YOUR INSTRUCTIONS: Please return the full listing below without altering anything.

▬▬▬

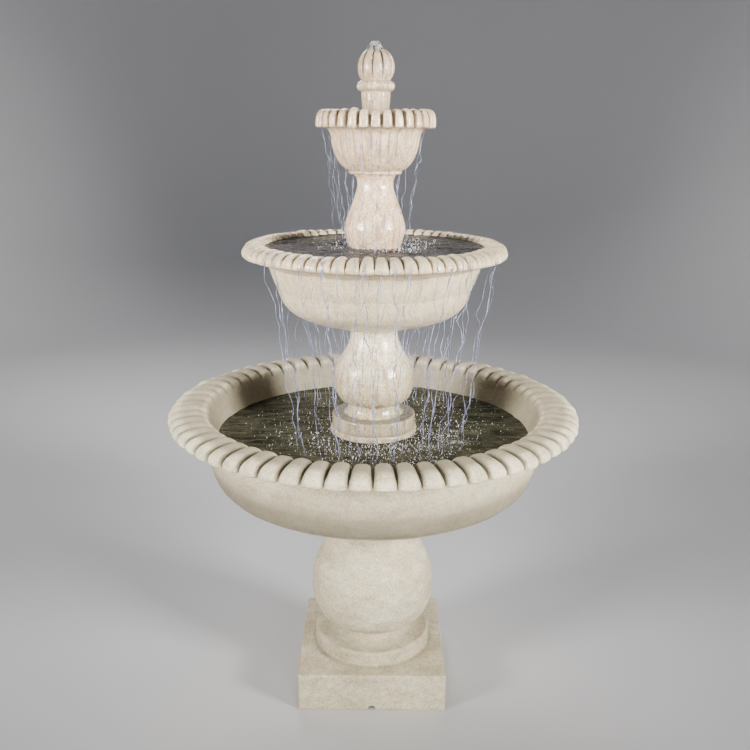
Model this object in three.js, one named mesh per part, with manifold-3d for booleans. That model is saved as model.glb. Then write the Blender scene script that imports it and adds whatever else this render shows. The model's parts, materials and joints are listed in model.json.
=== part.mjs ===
// Three-tier cast-stone garden fountain with its recirculating pump and plumbing.
// Units are millimetres, +Z is up, and the origin is the centre of the plinth's underside.
// The front of the fountain faces -Y. Outlines are [radius, height] pairs, and pieces that
// rest on each other keep the clearance GAP.
import * as THREE from 'three';
import { mergeVertices } from 'three/addons/utils/BufferGeometryUtils.js';
import Module from 'manifold-3d';

const wasm = await Module();
wasm.setup();

// ---------------------------------------------------------------- driving dimensions
const GAP = 0.3;

const PLINTH = { side: 406, top: 108, corner: 8, bevel: 4 };
const RING = { r: 164, top: 152 };
const PEDESTAL = { waistR: 101, waistZ: 183, bulbR: 172, bulbZ: 292, neckR: 114, neckZ: 498, topR: 150 };
const CORE = { r: 78, footR: 160, footTop: 60, coneTop: 118 };
const NOTCH = { width: 22, height: 14 };

const BASIN = { footR: 163, footZ: 575, floorZ: 620, floorR: 290, wallR: 448, wallZ: 760, lobes: 64 };
const HOUSING = { r: 117, boreR: 92, topZ: 762, archWidth: 60, archHeight: 66 };

const FOOT = { r: 112, topZ: 798, stepR: 83 };
const COLUMN = { collarR: 67.3, collarZ: 830, bulbR: 107, bulbZ: 887, neckR: 61.5, neckZ: 1028, boreR: 24 };
const BOWL = { footR: 86, footZ: 1035, floorZ: 1082, floorR: 140, holeR: 15, lobes: 64 };
const UPPER = { footR: 74, footTop: 1120, stemR: 46, bulbR: 78.5, bulbZ: 1292, neckR: 45.6, neckZ: 1402, boreR: 20.5 };
const TOP = { footR: 66, footZ: 1429, floorZ: 1476, floorR: 45, holeR: 13, lobes: 32 };
const FINIAL = { boreR: 9.5, footR: 34, stemR: 24, cupR: 36, collarR: 45, topZ: 1722.5, lobes: 10, turn: -12.5 };

const RISER = { r: 8, wall: 1.5, bottom: 770, top: 1600 };
const HOSE = { innerR: 8.4, wall: 2.6, bottom: 704, top: 796 };
const SPOUT = { r: 9.2, wall: 2.2, bottom: 1680, top: 1741 };
const CLAMP = { width: 9, thickness: 1, lowerZ: 714, upperZ: 782 };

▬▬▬

REPLY TO THE EXERCISE:
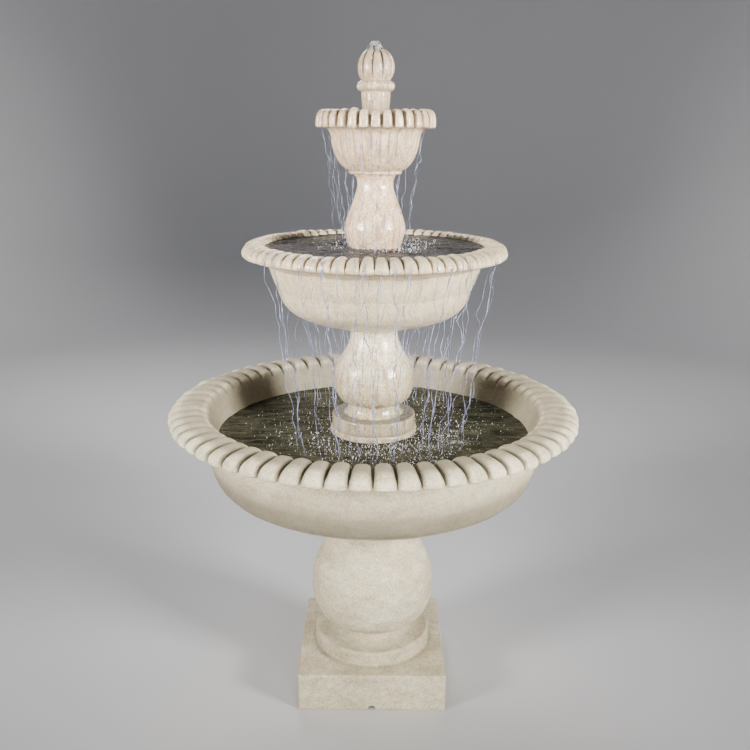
Model this object in three.js, one named mesh per part, with manifold-3d for booleans. That model is saved as model.glb. Then write the Blender scene script that imports it and adds whatever else this render shows. The model's parts, materials and joints are listed in model.json.
=== part.mjs ===
// Three-tier cast-stone garden fountain with its recirculating pump and plumbing.
// Units are millimetres, +Z is up, and the origin is the centre of the plinth's underside.
// The front of the fountain faces -Y. Outlines are [radius, height] pairs, and pieces that
// rest on each other keep the clearance GAP.
import * as THREE from 'three';
import { mergeVertices } from 'three/addons/utils/BufferGeometryUtils.js';
import Module from 'manifold-3d';

const wasm = await Module();
wasm.setup();

// ---------------------------------------------------------------- driving dimensions
const GAP = 0.3;

const PLINTH = { side: 406, top: 108, corner: 8, bevel: 4 };
const RING = { r: 164, top: 152 };
const PEDESTAL = { waistR: 101, waistZ: 183, bulbR: 172, bulbZ: 292, neckR: 114, neckZ: 498, topR: 150 };
const CORE = { r: 78, footR: 160, footTop: 60, coneTop: 118 };
const NOTCH = { width: 22, height: 14 };

const BASIN = { footR: 163, footZ: 575, floorZ: 620, floorR: 290, wallR: 448, wallZ: 760, lobes: 64 };
const HOUSING = { r: 117, boreR: 92, topZ: 762, archWidth: 60, archHeight: 66 };

const FOOT = { r: 112, topZ: 798, stepR: 83 };
const COLUMN = { collarR: 67.3, collarZ: 830, bulbR: 107, bulbZ: 887, neckR: 61.5, neckZ: 1028, boreR: 24 };
const BOWL = { footR: 86, footZ: 1035, floorZ: 1082, floorR: 140, holeR: 15, lobes: 64 };
const UPPER = { footR: 74, footTop: 1120, stemR: 46, bulbR: 78.5, bulbZ: 1292, neckR: 45.6, neckZ: 1402, boreR: 20.5 };
const TOP = { footR: 66, footZ: 1429, floorZ: 1476, floorR: 45, holeR: 13, lobes: 32 };
const FINIAL = { boreR: 9.5, footR: 34, stemR: 24, cupR: 36, collarR: 45, topZ: 1722.5, lobes: 10, turn: -12.5 };

const RISER = { r: 8, wall: 1.5, bottom: 770, top: 1600 };
const HOSE = { innerR: 8.4, wall: 2.6, bottom: 704, top: 796 };
const SPOUT = { r: 9.2, wall: 2.2, bottom: 1680, top: 1741 };
const CLAMP = { width: 9, thickness: 1, lowerZ: 714, upperZ: 782 };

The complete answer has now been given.